HTML1 Documents : Authoring & Displaying
Following the ‘Paris’ HML Browser Prototype – a new version of the HTML Document Browser was built using the pure OOPL ‘Eiffel’. The executable was small (at < 200Kbytes), with a simple .ini file for a rich list of user customisation; with a new History feature; and with a facility to embed the document in the .exe file e.g. so that a single file could be shipped with content protected from alteration. The Magic Browser was employed in a variety of projects including for the UK Wine & Spirit Education Trust and a major project for the Asian Development Bank/Government of Pakistan (‘The CLCV Project Browser’].

The Browser Menu
One of the principal aims of the prototyping of information modelling tools (from the ‘GPE’, to the ‘Media Language’, to ‘Paris’ & ‘Magic Browser’, to ‘GARDEN’, to ‘IMPW’ and to the latest prototype ‘Frameworks’ Tool – was simple and small – small menus with a minimal set of buttons to provide for page/model construction and browsing.
The ‘Magic Brower’ Menu shown in this screenshot – shows Buttons for Quit, Query, Home Page, Browsing History, and Paging (Forward, Backward); together with Buttons for Font Size.
Versions were developed to satisfy the basic Hypermedia Page Browsing ideas – and to meet the requirements of test application clients.

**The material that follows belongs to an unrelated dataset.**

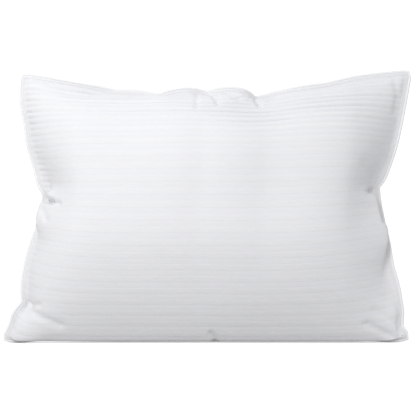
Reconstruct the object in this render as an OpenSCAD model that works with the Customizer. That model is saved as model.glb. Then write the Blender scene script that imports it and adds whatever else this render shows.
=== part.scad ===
// Bed pillow standing on its long edge.
// X runs along the width, Y through the thickness (the front faces -Y) and Z up.
// The origin is on the floor, under the middle of the pillow. Millimetres.

/* [Casing] */
// Width of each panel between the stitch lines at the top corners
panel_top_w = 682; // [560:1:830]
// Width of each panel between the stitch lines at the bottom corners
panel_bottom_w = 712; // [590:1:860]
// Height of the casing from its bottom stitch line to the stitch line at the top corners
panel_h = 465; // [380:1:560]
// Thickness of the filled pillow at its fullest place
loft = 190; // [110:1:230]
// Sideways offset of the two top corners from the middle of the base
top_shift = 14; // [0:1:30]
// How far the top stitch line sags below its corners
top_sag = 33; // [10:1:50]
// How far the left side is pulled in at its pinch
pinch_left = 51; // [20:1:70]
// How far the right side is pulled in at its pinch
pinch_right = 54; // [20:1:70]
// Height of both pinches, as a share of the casing's height
pinch_height = 0.57; // [0.4:0.005:0.7]
// Thickness of the woven cotton of the panels
fabric_t = 0.5; // [0.3:0.1:0.9]

/* [Edging] */
// Width of the flat edging outside the stitch line, with its piping
edging_w = 10; // [8:0.5:14]
// Diameter of the filler cord inside the piping
cord_d = 4; // [3:0.1:5]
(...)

At this time – 1994 – HTML was being developed as a Document Authoring & Display Standard – for the World Wide Web – for which the ‘Mosiac Web Browser’ was in development but not yet launched in the public domain. The World Wide Web/HTML/HTTPS was to become available a few years later.
In the meantime, the HTML 1 Standard was employed in the ‘Paris’ and ‘Magic Browser’ Prototypes. Documents – coded in HTML1 – were copied to Floppy Disks and to CDROMs for distribution.
A version of the ‘Magic Browser’ Tool was developed for a Solicitor – where a Legal Document could be distributed as embedded within the Magic Browser executable – and named e.g. SensitiveDocument XYZ.exe – and where the document could be read but the reader had no access to the original which original they could not change etc.

This screenshot shows the “Document History” feature of the Magic Browser – where each document and link – page display – was collected in a “History Document” which could be separately browsed and pages previously selected and displayed, re-displayed.